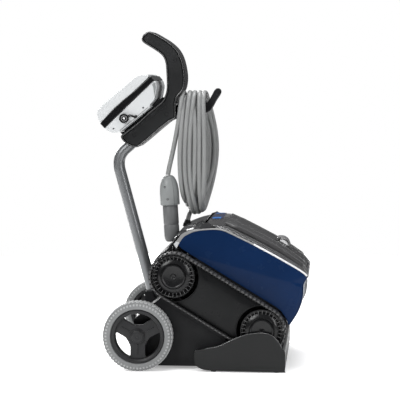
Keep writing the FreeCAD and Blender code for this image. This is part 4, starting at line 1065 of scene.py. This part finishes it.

□ □ □

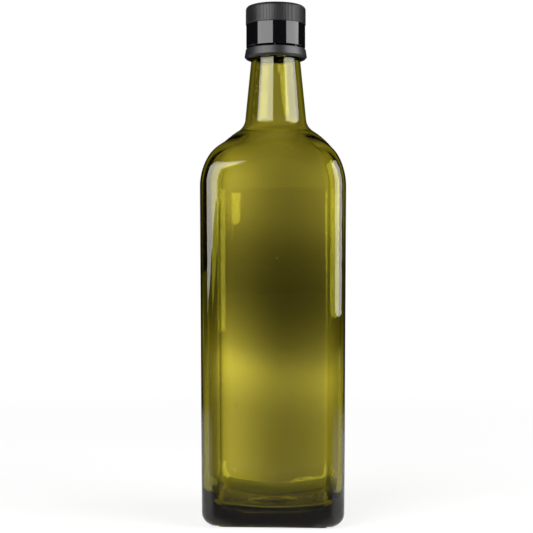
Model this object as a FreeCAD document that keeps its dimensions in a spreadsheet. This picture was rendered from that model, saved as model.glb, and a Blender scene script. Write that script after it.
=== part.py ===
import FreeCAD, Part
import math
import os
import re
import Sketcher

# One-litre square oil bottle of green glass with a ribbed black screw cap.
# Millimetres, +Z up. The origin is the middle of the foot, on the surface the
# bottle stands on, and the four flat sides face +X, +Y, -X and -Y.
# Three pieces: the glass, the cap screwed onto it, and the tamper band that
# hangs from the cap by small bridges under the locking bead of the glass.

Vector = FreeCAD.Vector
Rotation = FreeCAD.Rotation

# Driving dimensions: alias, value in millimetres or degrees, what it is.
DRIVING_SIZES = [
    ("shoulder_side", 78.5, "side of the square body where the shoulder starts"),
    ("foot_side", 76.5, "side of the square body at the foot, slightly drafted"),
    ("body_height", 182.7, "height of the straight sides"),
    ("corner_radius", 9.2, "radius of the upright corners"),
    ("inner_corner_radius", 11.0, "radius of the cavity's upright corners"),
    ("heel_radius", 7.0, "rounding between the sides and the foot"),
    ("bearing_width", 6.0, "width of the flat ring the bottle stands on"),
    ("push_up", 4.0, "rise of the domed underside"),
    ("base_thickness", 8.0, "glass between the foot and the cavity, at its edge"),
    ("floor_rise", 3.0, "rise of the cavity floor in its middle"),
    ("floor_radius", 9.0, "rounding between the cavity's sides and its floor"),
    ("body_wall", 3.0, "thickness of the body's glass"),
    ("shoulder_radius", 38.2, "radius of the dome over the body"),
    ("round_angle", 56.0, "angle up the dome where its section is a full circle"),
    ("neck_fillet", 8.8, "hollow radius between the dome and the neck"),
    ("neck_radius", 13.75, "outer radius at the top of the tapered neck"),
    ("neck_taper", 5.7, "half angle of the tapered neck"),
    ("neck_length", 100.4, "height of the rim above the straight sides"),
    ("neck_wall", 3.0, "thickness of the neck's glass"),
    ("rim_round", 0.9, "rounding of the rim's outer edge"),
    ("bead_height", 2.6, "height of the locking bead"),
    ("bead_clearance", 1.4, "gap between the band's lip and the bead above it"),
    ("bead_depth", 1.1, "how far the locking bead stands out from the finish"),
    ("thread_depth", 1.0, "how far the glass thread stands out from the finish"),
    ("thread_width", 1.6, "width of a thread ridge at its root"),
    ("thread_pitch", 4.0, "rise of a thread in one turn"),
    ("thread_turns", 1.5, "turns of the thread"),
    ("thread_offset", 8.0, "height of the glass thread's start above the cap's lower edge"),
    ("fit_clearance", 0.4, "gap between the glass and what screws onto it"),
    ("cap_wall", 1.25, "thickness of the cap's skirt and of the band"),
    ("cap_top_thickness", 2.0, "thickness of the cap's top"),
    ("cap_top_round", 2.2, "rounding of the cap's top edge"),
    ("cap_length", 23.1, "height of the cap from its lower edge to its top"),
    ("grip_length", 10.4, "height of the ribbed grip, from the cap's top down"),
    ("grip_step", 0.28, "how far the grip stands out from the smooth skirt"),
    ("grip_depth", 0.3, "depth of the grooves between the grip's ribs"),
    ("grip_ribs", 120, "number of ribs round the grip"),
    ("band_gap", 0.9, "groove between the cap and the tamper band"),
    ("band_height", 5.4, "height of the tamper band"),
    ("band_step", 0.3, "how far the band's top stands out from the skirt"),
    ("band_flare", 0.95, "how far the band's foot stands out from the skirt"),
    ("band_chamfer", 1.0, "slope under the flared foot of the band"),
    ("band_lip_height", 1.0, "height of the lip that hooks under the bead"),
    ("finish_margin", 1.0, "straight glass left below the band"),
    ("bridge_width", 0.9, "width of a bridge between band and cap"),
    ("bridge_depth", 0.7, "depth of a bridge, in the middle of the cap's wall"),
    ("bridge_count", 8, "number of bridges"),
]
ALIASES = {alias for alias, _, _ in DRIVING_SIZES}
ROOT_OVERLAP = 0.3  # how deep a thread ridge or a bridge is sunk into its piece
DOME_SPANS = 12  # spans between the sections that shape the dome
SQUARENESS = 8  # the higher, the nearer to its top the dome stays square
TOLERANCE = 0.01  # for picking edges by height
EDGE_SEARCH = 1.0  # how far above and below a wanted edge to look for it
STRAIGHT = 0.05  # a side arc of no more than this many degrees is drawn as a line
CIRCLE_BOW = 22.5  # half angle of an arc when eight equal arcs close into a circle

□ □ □

• **SHORT TASK**
Everything from the line that contains "Model this object" through the line that contains "import Sketcher" is to be transcribed exactly, and nothing outside that range.

• **ANSWER IN FULL**
Model this object as a FreeCAD document that keeps its dimensions in a spreadsheet. This picture was rendered from that model, saved as model.glb, and a Blender scene script. Write that script after it.
=== part.py ===
import FreeCAD, Part
import math
import os
import re
import Sketcher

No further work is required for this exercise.